How will the Tulane faculty and facilities assist you in continuing that research?

I'm really excited to be here at Tulane. The Department of Spanish and Portuguese is great and it's been super welcoming. The Stone Center for Latin American Studies is renowned for its strength and the vibrancy of its faculty and graduate students and student engagement and programming. And the Latin American Library is an incredible resource for anybody doing research on Latin America. It was one of the pulls for me to come to Tulane.

What contributions do you expect to make as Dean of Newcomb-Tulane College?

I like to say that my job as Dean is to help other people get their jobs done and to help other people do their jobs more effectively. And that means everybody. The job of the students is to engage meaningfully with their education in their academic experience. So my job is to help the students do that through mobilizing the different areas we have here in the College that are structured to do just that. My job is to help the people who are working in those areas get the resources they need to get their work done.
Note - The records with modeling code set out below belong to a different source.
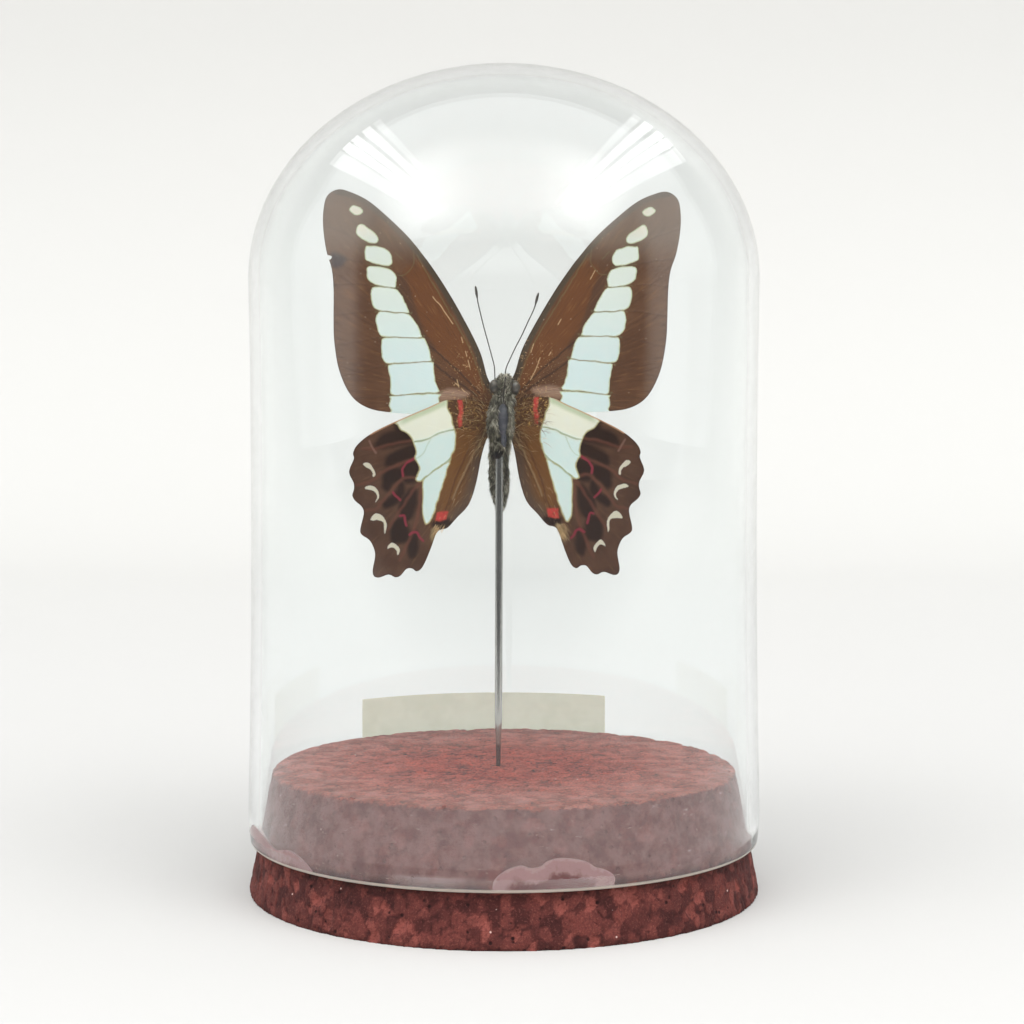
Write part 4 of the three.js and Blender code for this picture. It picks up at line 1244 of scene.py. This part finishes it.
def along_inner_edge(local):
    """A strip beside the abdomen, down to where the margin turns out."""
    away = abs(local[:, 0] - 0.3)
    return ((away < 2.6 + 0.62 * (-4 - local[:, 2])) & (local[:, 2] < -5) & (local[:, 2] > -22)) * 0.16


def on_tuft(local):
    """The corner where the inner margin ends, which carries a brush of beige hair."""
    return ((abs(abs(local[:, 0] - 0.3) - 11.1) < 0.9) & (local[:, 2] < -21.0) & (local[:, 2] > -23.6)) * 0.7


for side, word in SIDES:
    hind, fore = wings["hindwing_" + word], wings["forewing_" + word]
    for name, skin, count, seed, reach, length, width, lift, palest, wanted in (
            ("foot_hair_" + word, hind, 14000, 21 + side, 1.5, 2.0, 0.028, 0.16, 0.0, near_foot),
            ("shoulder_hair_" + word, fore, 16000, 31 + side, 0.7, 1.6, 0.022, 0.12, 0.1, near_shoulder),
            ("margin_hair_" + word, hind, 12000, 41 + side, 0.5, 1.0, 0.022, 0.1, 0.0, along_inner_edge),
            ("tuft_hair_" + word, hind, 30000, 51 + side, 0.7, 1.5, 0.03, 0.2, 0.8, on_tuft)):
        hair = wing_hair(name, skin, count, seed, reach, length, width, lift, palest, wanted)
        gold_hair.on(hair)
        print(hair.name, len(hair.data.polygons) // len(HAIR_FACES), "hairs")

# %% Finishes of the body
hide = Finish("insect skin", srgb(86, 82, 72), Roughness=0.75, Specular_IOR_Level=0.3)
mottle = hide.noise(1100, 4, 0.65)
hide.color(hide.mix(hide.step(mottle, 0.35, 0.65), srgb(56, 54, 48), srgb(126, 121, 106)))
hide.bump(mottle, 0.15 * MM, 0.7)
hide.on(body)

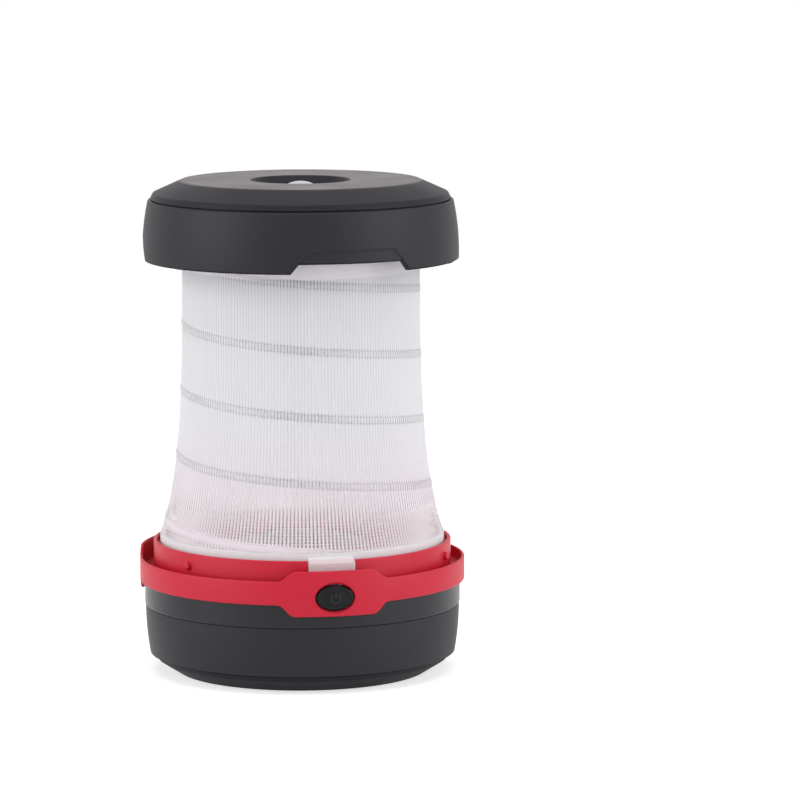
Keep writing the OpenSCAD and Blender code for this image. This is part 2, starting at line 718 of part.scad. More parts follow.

One of my strengths is that I'm good at thinking about ways we can be more efficient in our work. I also want to contribute by creating a culture of transparency and developing standard procedures and policies. This helps ensure equity of access to resources and opportunities for everybody. The end goal is always ensuring that the students have the best possible academic experience they can.

How can students meet you?

I do hope to have some office hours set up specifically for students. I will be going to as many College Coffees as I can. Those are Friday mornings in Cudd Hall. I'm connecting with USG, Undergraduate Student Government. I’ve been going to student-focused events. I want to get to know students and kind of get the word out there that I am approachable so that people can come to me. Hearing from students and getting their perspectives on their education is invaluable. And finally, it’s just plain fun to spend time with them.